At 15:32, the prosecution called CBP Special Agent Doug Robbins as a witness. Robbins testified that in June 2012 he was assigned to determine whether Doug Williams was teaching people “how to lie on polygraphs” after he knew they were going to lie, stating that a complaint had been made to the Joint Intake Center based on an examinee who failed a polygraph.

The text of as it appeared on 5 March 2013 was displayed on a projector screen, and prosecutor Heidi Gesch asked Robbins to read portions of it.

In a seeming concession that polygraph countermeasures work, Robbins stated that Williams’ training poses a problem for CBP’s polygraph requirement. Robbins made the decision for an “exploratory” or “predicate” phone call to be made.
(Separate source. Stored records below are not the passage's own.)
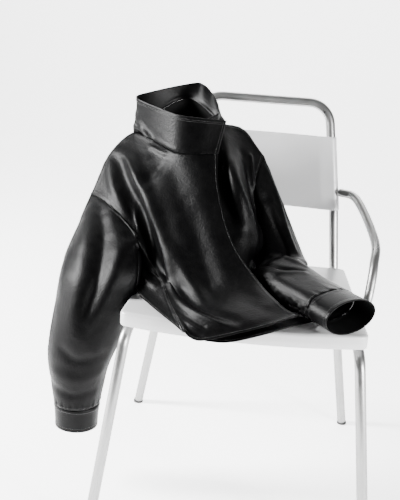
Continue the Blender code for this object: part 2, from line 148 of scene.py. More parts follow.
def tube(name, path, radius, mat, ends=0.0012):
    """A round tube along a path, its two ends slightly rounded over; v runs along it in metres."""
    seg = unit(np.diff(path, axis=0))
    d = unit(np.concatenate([seg[:1], seg[:-1] + seg[1:], seg[-1:]]))
    path = np.concatenate([path[:1], path[:1] + d[0] * ends, path[1:-1],
                           path[-1:] - d[-1] * ends, path[-1:]])
    d = np.concatenate([d[:1], d, d[-1:]])
    size = np.full(len(path), radius)
    size[[0, -1]] -= ends * 0.7
    across = np.cross(d[0], (0.0, 1.0, 0.0) if abs(d[0][1]) < 0.9 else (1.0, 0.0, 0.0))
    verts = []
    for p, axis, r in zip(path, d, size):
        across = unit(across - axis * (across @ axis))
        verts.append(p + r * circle(across, np.cross(axis, across)))
    obj = put(name, np.concatenate(verts), ring_faces(len(path)), mat, sharp=50)
    run = along(path)
    uv = obj.data.uv_layers.new(name="UVMap")
    vi = np.zeros(len(obj.data.loops), int)
    obj.data.loops.foreach_get("vertex_index", vi)
    u = (vi % TUBE_SIDES) / TUBE_SIDES
    corners = u[:-2 * TUBE_SIDES].reshape(-1, 4)    # of the side faces; the two ends come last
    corners += (np.ptp(corners, axis=1, keepdims=True) > 0.5) & (corners < 0.5)
    u *= 2 * pi * radius
    uv.data.foreach_set("uv", np.column_stack([u, run[vi // TUBE_SIDES]]).ravel())
    return obj


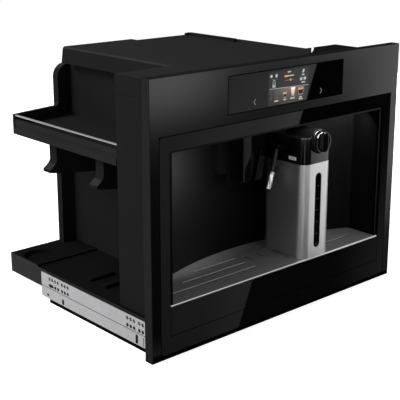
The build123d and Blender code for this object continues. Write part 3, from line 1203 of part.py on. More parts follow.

Government exhibit 100, a recording of a phone call placed by SA J.D. Castillo to Doug Williams on 15 October 2012 was played in its entirety. Castillo called to arrange polygraph training, and Williams had the impression that he was facing a polygraph screening test. Audio of a second call Castillo placed to Williams later the same day was also played, in which Castillo clarified that the polygraph examination was not for employee screening, but associated with an accusation of wrongdoing. Castillo was emphatic that he could not travel to Oklahoma for this training, and that Williams must come to Alexandria, Virginia to provide the training. Although not addressed in court, it seems clear that this was an attempt to establish grounds for possible prosecution of Williams in the Eastern District of Virginia, where Chad Dixon, who was also targeted in Operation Lie Busters, was prosecuted.

At 4:48 PM, Judge Vicki Miles-LaGrange adjourned proceedings until 9:00 the following morning.